If the results of your first test were:
  • between 2 and 8 pCi/L, you have the choice of testing method. If results are needed quickly, use a short-term (2-7 days) device. For a better understanding of your home's year-round average, use a long-term (3-12 months) device.
  • higher than 8 pCi/L, it is recommended that you test again using another short-term test device. The higher the radon concentration above 8 pCi/L, the sooner you should conduct a retest. 
  • higher than 10 pCi/L, warrant only another short-term test so that abatement measures are not unduly delayed.  

See the Radon risk tables for the health risks associated with long term exposure to Radon.

Average Exposure

Once you have conducted a second test, average the results to determine your average exposure to radon gas. 

Average Over 4.0 pCi/L
  • If you are involved in a real estate transaction, the EPA recommends fixing the house prior to sale if the average of your original and follow-up tests are 4.0 pCi/L or higher.
  • If you chose a long-term device for your second test, the EPA recommends fixing your home if the follow-up result is 4.0 pCi/L or higher.
  • If the results of your follow-up test with a  short-term test are still 4.0 pCi/L or higher, you are urged to consider fixing your home.

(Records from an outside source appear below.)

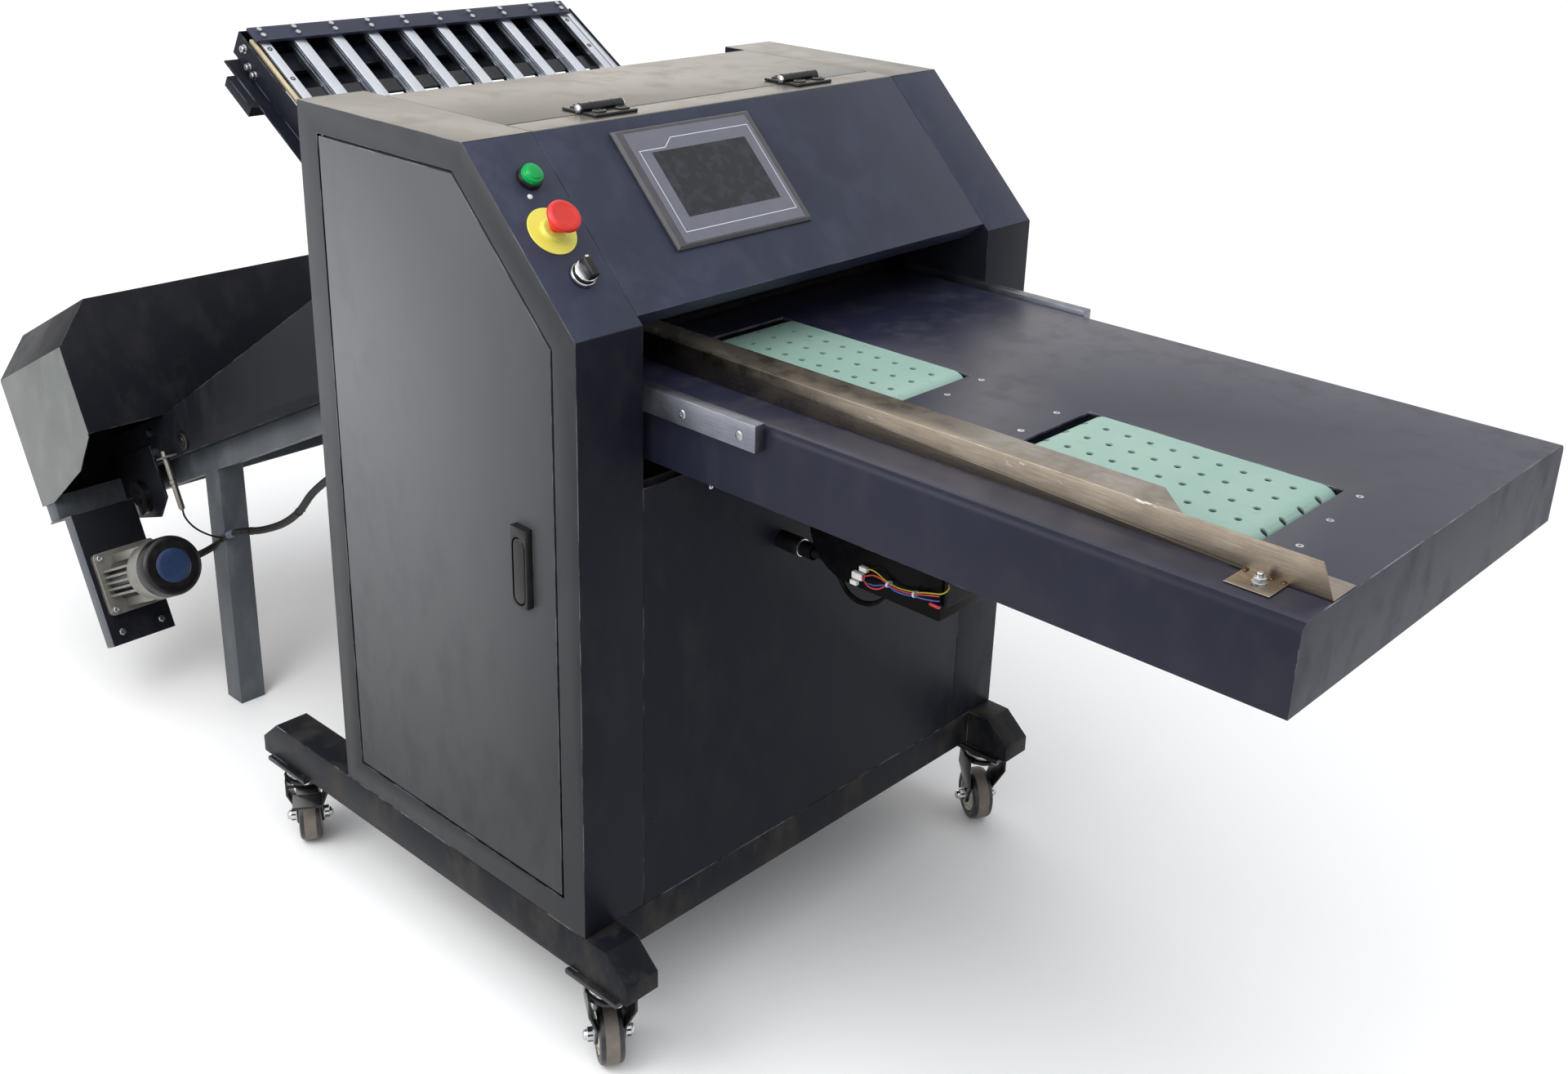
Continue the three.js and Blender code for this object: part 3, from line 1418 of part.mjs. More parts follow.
function deliveryMotor() {
  const mount = bracketPlace - gap;
  const flangeFront = mount - motorFlangeThickness;
  const bodyFront = flangeFront - motorBody;
  const half = motorFlange / 2;
  const flange = box(-half, half, flangeFront, mount, -half, half);
  const body = prismAlong(motorSection(), bodyFront - weld, flangeFront + weld);
  const shaft = turned(disc(motorShaftRadius, mount - weld, mount + motorShaftReach), smallFacets);
  const cap = turned([
    [0, bodyFront - motorCap],
    [motorCapRadius - motorCapRound, bodyFront - motorCap],
    [motorCapRadius, bodyFront - motorCap + motorCapRound],
    [motorCapRadius, bodyFront],
    [0, bodyFront],
  ]);
  const terminal = box(half - motorBoxSize, half, bodyFront, bodyFront + 2 * motorBoxSize,
    -motorBoxSize / 2, motorBoxSize / 2);
  return join(flange, body, shaft, cap, terminal).translate(motorX, 0, motorZ);
}
addPiece(deliveryGroup, 'motor_bracket', motorBracket(), greyPaint());
addPiece(deliveryGroup, 'delivery_motor', deliveryMotor(), aluminium());

const motorTerminal = new THREE.Vector3(motorX + motorFlange / 2 + gap,
  bracketPlace - motorFlangeThickness - motorBody + motorBoxSize, motorZ).applyMatrix4(deliveryGroup.matrix);
const motorCable = [
  motorTerminal.toArray(),
  [-280, motorTerminal.y, motorTerminal.z],
  [-266, 1160, 282],
  [-261, 1138, 308],
  [-259, 1105, 328],
  [-259, 1050, 350],
  [-259, 960, 382],
  [-262, 890, 418],
  [-270, 825, 462],
  [-280, 765, 515],
  [-288, 690, 572],
  [glandX, 620, 616],
  [glandX, 560, 636],
  [glandX, 520, glandHeight],
  [glandX, coverBackY + glandReach + gap, glandHeight],
];
addPiece(machine, 'motor_cable', tube(motorCable, cableRadius, cableSteps), cableBlack());

export default machine;
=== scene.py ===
"""Paper folding machine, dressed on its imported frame.

Metres, +X to the right of the person at the feed table, +Y to the rear, +Z up from the floor.
Places are given in millimetres from the cabinet's front face and mid-plane, as on a shop drawing.
"""

import math

import bmesh
import bpy
from mathutils import Matrix, Vector


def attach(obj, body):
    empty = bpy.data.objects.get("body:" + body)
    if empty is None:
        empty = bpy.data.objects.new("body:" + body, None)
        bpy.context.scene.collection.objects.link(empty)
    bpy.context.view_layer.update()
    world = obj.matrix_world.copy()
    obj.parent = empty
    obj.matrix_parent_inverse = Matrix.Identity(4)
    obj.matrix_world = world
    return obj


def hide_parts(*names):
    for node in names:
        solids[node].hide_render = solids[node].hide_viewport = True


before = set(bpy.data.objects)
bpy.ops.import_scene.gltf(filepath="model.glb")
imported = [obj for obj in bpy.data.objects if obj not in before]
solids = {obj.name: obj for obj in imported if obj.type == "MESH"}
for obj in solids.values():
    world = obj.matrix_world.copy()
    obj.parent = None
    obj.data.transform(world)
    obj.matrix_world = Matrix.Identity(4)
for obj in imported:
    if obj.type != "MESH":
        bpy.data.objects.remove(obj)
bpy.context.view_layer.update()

mm = 0.001
cabinet_front = -380 * mm
quarter = math.radians(90)
link = bpy.context.scene.collection.objects.link

# Faces that the second finishes are told by, and how far from one still counts as on it
side_face, bracket_side, rear_face = 412.5, 409, 467
roof_face, table_face, beam_foot = 1150, 892, 143.5
on_face = 0.3


def spot(x, y, z):
    """A point in metres, from millimetres measured at the cabinet's front face."""
    return Vector((x * mm, y * mm + cabinet_front, z * mm))


def plane(x, y, z, tilt=0.0, yaw=0.0):
    """A working plane at a point: tilted about X, or turned about Z."""
    return (Matrix.Translation(spot(x, y, z)) @ Matrix.Rotation(math.radians(yaw), 4, "Z")
            @ Matrix.Rotation(math.radians(tilt), 4, "X"))


floor_plane = plane(0, 0, 0)
slope_plane = plane(0, 0, 966, tilt=45)
fold_plane = plane(0, 508, 974, tilt=32)
delivery_plane = plane(0, 508, 776, tilt=-26)

# Camera at the photograph's angle
picture_width = 1920
picture_height = 1315
focal_pixels = 2054.91
axis_pixel = (975.04, 548.0)
camera_data = bpy.data.cameras.new("camera")
camera_data.sensor_width = 36
camera_data.lens = focal_pixels * camera_data.sensor_width / picture_width
camera_data.shift_x = (picture_width / 2 - axis_pixel[0]) / picture_width
camera_data.shift_y = (axis_pixel[1] - picture_height / 2) / picture_width
camera_data.clip_start = 0.05
camera_data.clip_end = 60
camera = bpy.data.objects.new("camera", camera_data)
link(camera)
camera.location = spot(-1504.4, -1296.3, 1526.4)
camera.rotation_euler = [math.radians(angle) for angle in (68.2718, -1.8851, -47.3716)]
bpy.context.scene.camera = camera
bpy.context.scene.view_settings.view_transform = "Standard"


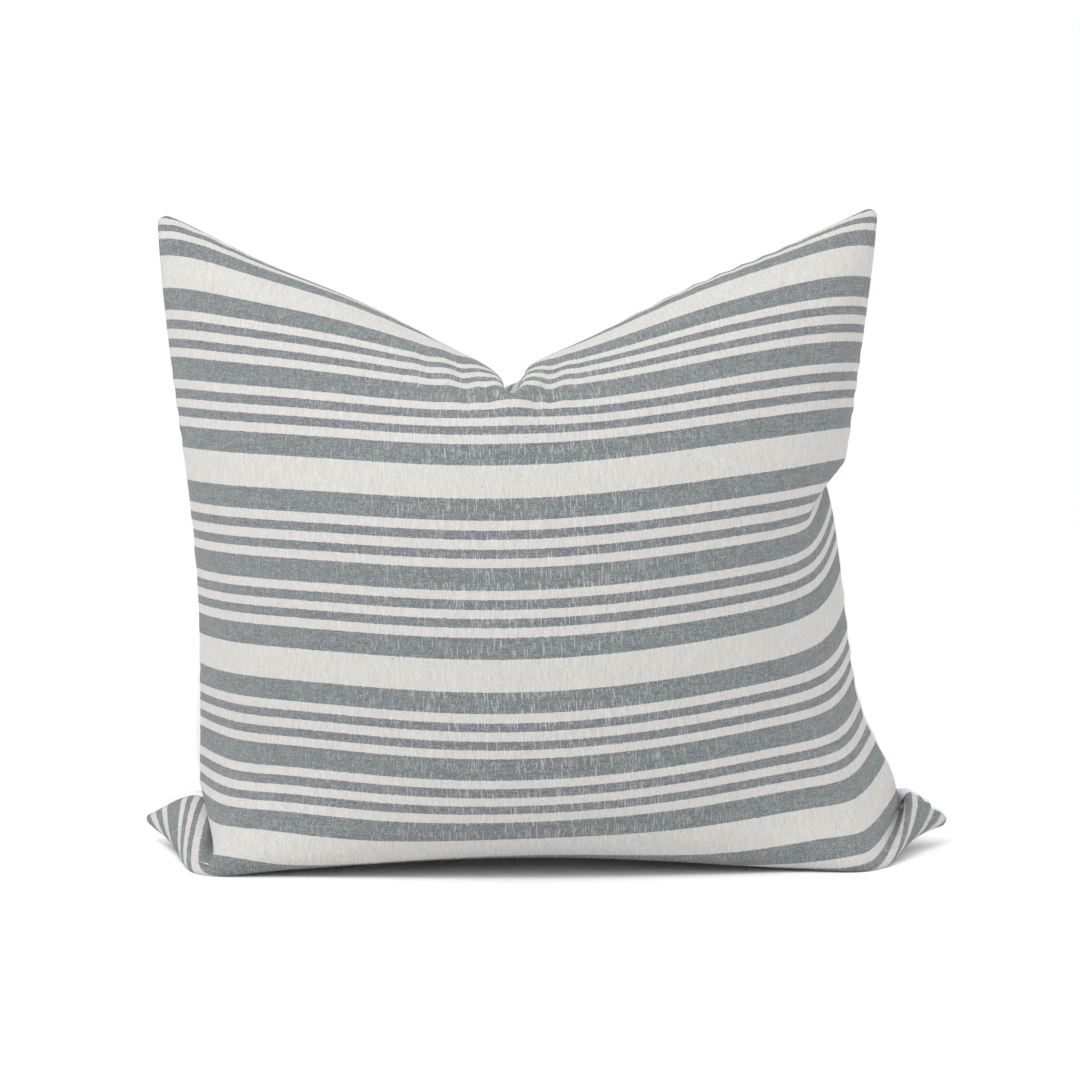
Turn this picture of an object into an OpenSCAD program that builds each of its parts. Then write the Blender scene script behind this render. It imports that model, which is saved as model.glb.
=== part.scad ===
// Throw pillow standing on its lower edge, with a dent pressed into its top edge.
// Units are millimetres. X is the width, the striped front faces -Y and Z is up.
// The origin is on the ground at the middle of the pillow's outline.

/* [Cover] */
// Height of the two upper corners above the ground
corner_height = 484; // [460:1:500]
// Height of the upper seam at the bottom of the dent
dent_height = 344; // [330:1:380]
// Distance between the two upper corners
corner_span = 526; // [500:1:550]
// Distance between the two side seams at the waist
waist_width = 464; // [440:1:480]
// Distance between the tips of the two lower corners
ear_span = 604; // [560:1:610]
// Thickness of the filled pillow at its belly
belly_thickness = 300; // [240:1:310]
// Depth of the flat patch that the pillow stands on
foot_depth = 184; // [160:1:200]
// How far the tips of the lower corners lie behind the seam line
ear_back = 42; // [0:1:60]
// Thickness of the cover cloth
cloth = 1.2; // [0.8:0.1:1.6]
// Width of the seam allowance turned to the inside
allowance = 9; // [6:0.5:10]

/* [Insert] */
// Distance from the cover's seams to the insert's seams
insert_inset = 15; // [14:0.5:20]
// Thickness of the insert's cotton cloth
insert_cloth = 0.8; // [0.6:0.1:1]

/* [Zip] */
// Half length of the zip in the lower seam
zip_half = 205; // [150:1:210]
// Height of the lower seam above the ground
seam_height = 7; // [6.5:0.1:8]
// Width of one zip tape
tape_width = 11; // [9:0.5:12]
// Height of the zip coil
coil_height = 2; // [1.6:0.1:2.2]
// Length of the slider
slider_length = 10; // [8:0.5:12]
// Length of the pull from its hinge to its tip
pull_length = 25; // [18:1:28]
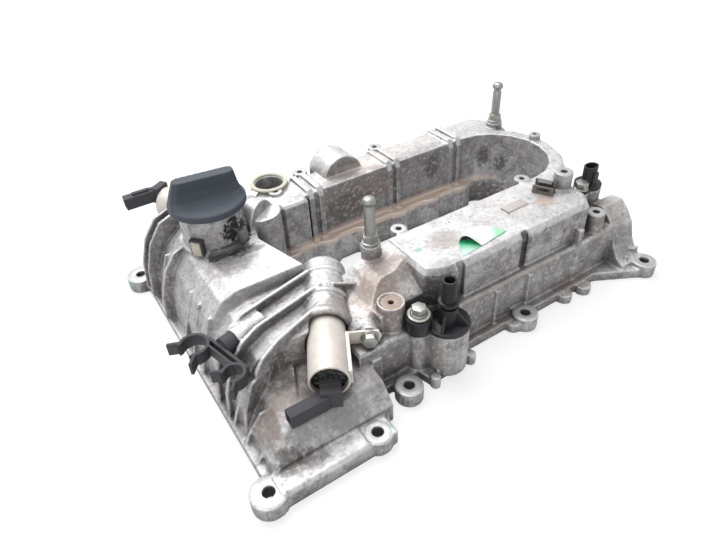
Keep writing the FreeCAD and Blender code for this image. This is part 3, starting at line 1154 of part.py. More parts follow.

Sometimes short-term tests are less definitive about whether or not your home is above 4 pCi/L. This can happen when your results are close to 4 pCi/L. For example, if the average of your two short-term test results is 4.1 pCi/L, there is about a 50% chance that your year-round average is somewhat below 4 pCi/L. However, EPA believes that any radon exposure carries some risk - no level of radon is safe. Even radon levels below 4 pCi/L pose some risk, and you can reduce your risk of lung cancer by lowering your radon level.

Average Under 4 pCi/L

Even if your test result is below 4 pCi/L, you may want to test again sometime in the future. Keep in mind that radon levels less than 4 pCi/L still pose a risk, and in many cases can be reduced.   The EPA recommends fixing your house if your average results are between 2 and 4 pCi/L.

Yes!  Most homes can be fixed. 

If you have performed a follow-up test and your radon level needs to be reduced, you have several options. With today's technology the radon level in most homes can be reduced to under 2 pCi/L.